An IBM security team announced this week that it has helped to patch a serious vulnerability in millions of IoT devices manufactured by French defense and industrial giant Thales. IBM’s X-Force Red said that, in September 2019, a flaw was discovered in the EHS8 M2M module, a system-on-a-chip that features GPS and 3G functionality, and is used to build connectivity into devices used in industrial, healthcare and a range of other fields.

Thales advertises that it connects more than 3 billion IoT devices, and while not all of its products are affected, the IBM researchers said that more devices beyond the original EHS8 could be vulnerable.

The team from IBM found that it was possible to bypass security features built into the module, potentially allowing a bad actor to discover confidential information, access a company’s back-end network or even meddle with the functionality of devices connected via the EHS8.

Working with Thales behind the scenes, IBM helped to create a patch for the vulnerability, which was completed in February.

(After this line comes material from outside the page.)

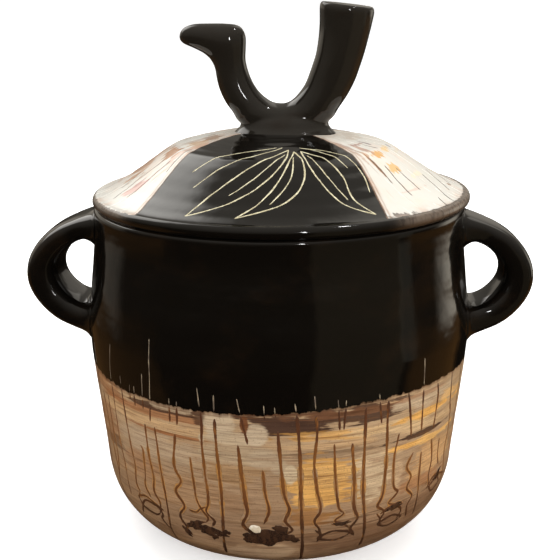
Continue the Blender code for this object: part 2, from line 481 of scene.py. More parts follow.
def bare_clay():
    graph = Graph("bare_clay")
    grain = graph.brushed(0.6, 0.6, 4.0, 0.7)
    rings = graph.brushed(40.0, 1.1)
    colour = graph.ramp(
        grain * 0.6 + rings * 0.4,
        (0.3, (0.26, 0.13, 0.07)),
        (0.5, (0.42, 0.24, 0.14)),
        (0.7, (0.52, 0.34, 0.22)),
    )
    graph.bump(grain * 0.5 + rings, 0.0003, 0.7)
    return graph.finish(colour, 0.82)


RUST = (0.30, 0.125, 0.048)
DARK_RUST = (0.066, 0.032, 0.020)
NEAR_BLACK = (0.075, 0.033, 0.018)
TAN = (0.34, 0.20, 0.10)
SAND = (0.48, 0.315, 0.165)
LIGHT_SAND = (0.55, 0.39, 0.215)
OCHRE = (0.68, 0.37, 0.095)
GOLD = (0.72, 0.43, 0.14)
GREY_CREAM = (0.41, 0.305, 0.20)
PALE = (0.46, 0.355, 0.235)
GREEN_CREAM = (0.53, 0.40, 0.25)
SHADE = (0.25, 0.165, 0.095)
CLAY_BROWN = (0.175, 0.096, 0.052)
WASH = (0.31, 0.20, 0.115)

# Brush strokes on the lower body, painted in this order: the middle's angle (degrees round from the
# front) and height (mm), half its length (degrees) and half its height (mm), its colour, how solid.
STROKES = (
    (-64, 100, 13, 6, RUST, 0.65),
    (-66, 78, 10, 14, RUST, 0.55),
    (-62, 66, 7, 4, DARK_RUST, 0.5),
    (-48, 79, 10, 6.5, GREY_CREAM, 0.7),
    (-47, 61, 8, 8, RUST, 0.40),
    (-35, 76, 15, 7.5, GREY_CREAM, 0.75),
    (-34, 52, 20, 9, TAN, 0.5),
    (-40, 96.5, 24, 2.8, RUST, 0.8),
    (-38, 100.5, 14, 1.8, DARK_RUST, 0.9),
    (-44, 90.8, 25, 3.3, SAND, 0.92),
    (-34, 86.4, 16, 0.8, RUST, 0.95),
    (-30, 104, 7.5, 2.8, PALE, 0.85),
    (-48, 105, 7, 1.6, PALE, 0.6),
    (-22.4, 99.5, 1.9, 5.6, NEAR_BLACK, 0.85),
    (3, 98.8, 15.5, 8, (0.066, 0.031, 0.019), 0.98),
    (22, 101.5, 22, 7, DARK_RUST, 0.95),
    (20, 103.5, 24, 2.6, RUST, 0.35),
    (20, 91, 22, 3.2, OCHRE, 0.6),
    (31, 91.5, 10, 3.8, LIGHT_SAND, 0.85),
    (15, 85.6, 18, 2, SAND, 0.9),
    (16, 80.3, 16, 2.2, SHADE, 0.9),
    (40, 88, 9, 5, LIGHT_SAND, 0.8),
    (50, 101.5, 15, 4.8, PALE, 0.9),
    (46, 104.8, 12, 1.2, RUST, 0.5),
    (52, 92.3, 15, 2.4, OCHRE, 0.95),
    (62, 97, 9, 3.4, GOLD, 0.6),
    (66, 85, 9, 4.4, SAND, 0.8),
    (54, 85, 10, 2.6, LIGHT_SAND, 0.75),
    (46, 80.3, 18, 1.5, DARK_RUST, 0.95),
    (40, 75.5, 9, 2, OCHRE, 0.9),
    (55, 75.4, 11, 2.8, GOLD, 0.9),
    (57, 60, 15, 11, (0.55, 0.335, 0.155), 0.85),
    (52, 50, 16, 3.6, RUST, 0.6),
    (29, 63, 6.4, 15, GREEN_CREAM, 0.9),
    (38, 61, 2.6, 12.5, (0.50, 0.35, 0.21), 0.8),
    (12, 61, 9, 14.5, OCHRE, 0.82),
    (14, 67, 7, 5, (0.60, 0.36, 0.13), 0.7),
    (9, 42, 7.5, 6.5, (0.30, 0.135, 0.038), 0.75),
    (-14, 69, 8.5, 7, (0.33, 0.19, 0.08), 0.55),
    (-14, 50, 7, 7, (0.25, 0.14, 0.07), 0.5),
    (-45, 34.5, 7, 4, WASH, 0.6),
    (-26, 21, 11, 5, (0.36, 0.235, 0.14), 0.75),
    (-4, 19, 13, 7, (0.42, 0.28, 0.165), 0.85),
    (30, 24, 24, 10, CLAY_BROWN, 0.75),
    (52, 34, 18, 7, CLAY_BROWN, 0.7),
    (-38, 22, 8, 4, CLAY_BROWN, 0.5),
)
# Runs of pale glaze, and one dark, with cleaner edges than the strokes, given in the same way.
RUNS = (
    (-12, 80.5, 12, 6.4, (0.40, 0.30, 0.19), 0.8),
    (-4.5, 78.5, 5, 5.4, (0.42, 0.32, 0.21), 0.9),
    (0, 74, 2.6, 4.4, (0.42, 0.32, 0.21), 0.85),
    (-16.8, 97, 4.9, 7.6, (0.47, 0.37, 0.25), 0.95),
    (-12.5, 89.5, 8.6, 4, (0.46, 0.36, 0.24), 0.9),
    (-6.4, 92.8, 3.3, 6.6, (0.48, 0.38, 0.26), 0.95),
    (-9.7, 98.5, 1.3, 5.2, (0.15, 0.05, 0.015), 0.95),
    (-22.4, 88, 0.9, 2.6, (0.46, 0.36, 0.24), 0.8),
    (3.2, 69.3, 1.9, 5.6, (0.54, 0.43, 0.28), 0.98),
    (-11, 16.5, 7, 5.2, (0.40, 0.28, 0.18), 0.85),
    (-1, 18.5, 6.4, 6, (0.46, 0.33, 0.21), 0.9),
)
SIDE_STROKES = 12
TURNED_STROKES = 36  # of the front's strokes, this many are repeated behind


def strokes():
    """The front's strokes, and more in the same manner for the sides and the back."""
    random = np.random.default_rng(7)
    drawn = []
    for angle, height, half_angle, half_height, colour, solid in STROKES[:TURNED_STROKES]:
        behind = angle * 1.25 + (180.0 if angle < 0 else -180.0)
        height += random.uniform(-2.5, 2.5)
        drawn.append((behind, height, half_angle * 1.2, half_height, colour, solid))
    for k in range(SIDE_STROKES):
        angle = (1 if k % 2 else -1) * random.uniform(78.0, 104.0)
        colour = (SAND, DARK_RUST, PALE, OCHRE, GREY_CREAM, RUST)[k % 6]
        half_height = 1.4 if colour == DARK_RUST else random.uniform(3.0, 8.0)
        height = random.uniform(32.0, 100.0)
        drawn.append((angle, height, random.uniform(8.0, 14.0), half_height, colour, 0.8))
    return drawn + list(STROKES)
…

The patch can be distributed over-the-air, but many affected devices aren’t equipped to receive updates that way, so users of some of those devices may have to install the patch via USB. Thales has worked to keep affected customers in the loop, but IBM has urged businesses to investigate their supply chains and patch any devices that might be vulnerable.

Botnets, now with added electricity

Researchers at Georgia Tech said earlier this month in a presentation at Black Hat that IoT botnets could be used to manipulate energy demand, by turning large numbers of connected devices on or off at the same time. This could be leveraged by unscrupulous businesses to profit from a slightly more predictable market, or by a rogue nation-state attempting to hurt the economy of a rival.

The proposed attack, according to the researchers, is called IoT Skimmer, and it takes advantage of the generally high level of insecurity among IoT devices, citing the Mirai botnet and other attacks as examples. IoT Skimmer, if put into practice, would be particularly difficult to detect, since it could keep individual devices close to normal power consumption, which could stymie even advanced, behavioral approaches to IoT security.

Most worrying is that such botnets may already exist, the researchers said.

“If you consider all of the smart thermostats and internet-connected electric ovens, water heaters, and electric vehicle chargers that are already in use, there are plenty of devices to be compromised,” said Tohid Shekari, a graduate student at Georgia Tech. “Homeowners would likely never notice if the EV charger turns on when electricity demand is highest, or if the air conditioning cools a little more than they expected when they are not home.”

The answer to a potential IoT Skimmer attack from a technological standpoint is based mostly on detection – smart systems, potentially based on AI monitoring, could create baselines for normal power usage and flag even small variations. But the real mitigating factor could lie in making energy-market data less readily available, so that bad actors would find it more difficult to disguise manipulation as normal variations.